Healthy emotional management is a good habit to cultivate.  Pity it is so difficult to do......  Bad habits are so much easier to acquire and maintain.

I've had to add air pressure to my car's tires with a bicycle pump.  It takes 10 to 20 vigorous "pumps" with the handle to put a pound of pressure in the tire. It's good exercise and it does work, but it's not ideal for sure.

Bern

Quote from: David Pilling on December 07, 2023, 10:53:15 AMJohn Cleese beat me to it

Cleese has had his moments for sure. He had a very funny TV show called Fawlty Towers that was well done and highly enjoyable. Much of the humor would not make it on regular American TV at the time. I think it was shown on the Public Broadcasting Station (PBS).

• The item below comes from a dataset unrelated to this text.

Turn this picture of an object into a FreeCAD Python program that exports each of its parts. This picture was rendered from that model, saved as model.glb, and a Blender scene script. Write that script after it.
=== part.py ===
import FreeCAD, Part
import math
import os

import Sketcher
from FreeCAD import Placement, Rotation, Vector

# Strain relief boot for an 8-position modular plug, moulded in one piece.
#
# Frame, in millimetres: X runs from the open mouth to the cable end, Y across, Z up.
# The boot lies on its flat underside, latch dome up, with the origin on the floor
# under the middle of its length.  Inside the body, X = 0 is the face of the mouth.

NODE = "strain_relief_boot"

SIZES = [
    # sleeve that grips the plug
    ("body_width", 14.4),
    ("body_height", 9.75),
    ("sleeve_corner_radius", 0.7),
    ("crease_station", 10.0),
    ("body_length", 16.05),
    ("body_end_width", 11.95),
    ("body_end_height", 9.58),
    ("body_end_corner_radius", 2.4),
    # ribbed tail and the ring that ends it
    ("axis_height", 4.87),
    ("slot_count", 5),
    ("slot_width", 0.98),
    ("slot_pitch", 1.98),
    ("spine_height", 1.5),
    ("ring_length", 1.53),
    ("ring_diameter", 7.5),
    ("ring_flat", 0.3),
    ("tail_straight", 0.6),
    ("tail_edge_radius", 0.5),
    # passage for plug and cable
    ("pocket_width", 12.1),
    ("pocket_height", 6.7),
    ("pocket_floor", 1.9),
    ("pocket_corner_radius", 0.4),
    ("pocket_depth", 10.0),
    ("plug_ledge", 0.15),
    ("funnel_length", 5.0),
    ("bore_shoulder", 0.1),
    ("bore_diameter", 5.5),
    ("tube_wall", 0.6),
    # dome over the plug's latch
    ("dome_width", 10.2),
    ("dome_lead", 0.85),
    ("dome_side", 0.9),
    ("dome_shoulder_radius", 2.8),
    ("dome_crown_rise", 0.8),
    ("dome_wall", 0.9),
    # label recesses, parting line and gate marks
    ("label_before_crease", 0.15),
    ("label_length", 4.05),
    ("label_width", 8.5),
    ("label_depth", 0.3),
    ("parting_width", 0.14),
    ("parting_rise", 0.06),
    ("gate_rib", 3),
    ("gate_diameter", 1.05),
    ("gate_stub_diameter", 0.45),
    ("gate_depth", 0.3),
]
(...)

Another great English favorite was Are You Being Served.  It had no connection to the Monty Python gang, but it was very funny and entertaining. 

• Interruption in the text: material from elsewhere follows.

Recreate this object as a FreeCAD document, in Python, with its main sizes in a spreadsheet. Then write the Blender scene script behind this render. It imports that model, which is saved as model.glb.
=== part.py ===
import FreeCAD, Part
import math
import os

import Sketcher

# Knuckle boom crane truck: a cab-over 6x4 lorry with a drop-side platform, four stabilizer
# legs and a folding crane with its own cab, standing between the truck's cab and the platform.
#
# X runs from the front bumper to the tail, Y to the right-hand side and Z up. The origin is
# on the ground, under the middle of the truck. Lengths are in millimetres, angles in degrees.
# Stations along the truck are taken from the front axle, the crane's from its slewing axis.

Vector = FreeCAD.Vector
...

Finally, there was a series called The Irish Resident Magistrate on PBS that was very worthwhile.

Ah, the good old days.....................

David Pilling

Quote from: Bern on December 09, 2023, 10:03:59 AMAh, the good old days...

In my case "Bewitched", "Gilligans Isle", "The Beverley Hillbillies", "Mr Ed."

Quotas were introduced and robbed me of that entertainment.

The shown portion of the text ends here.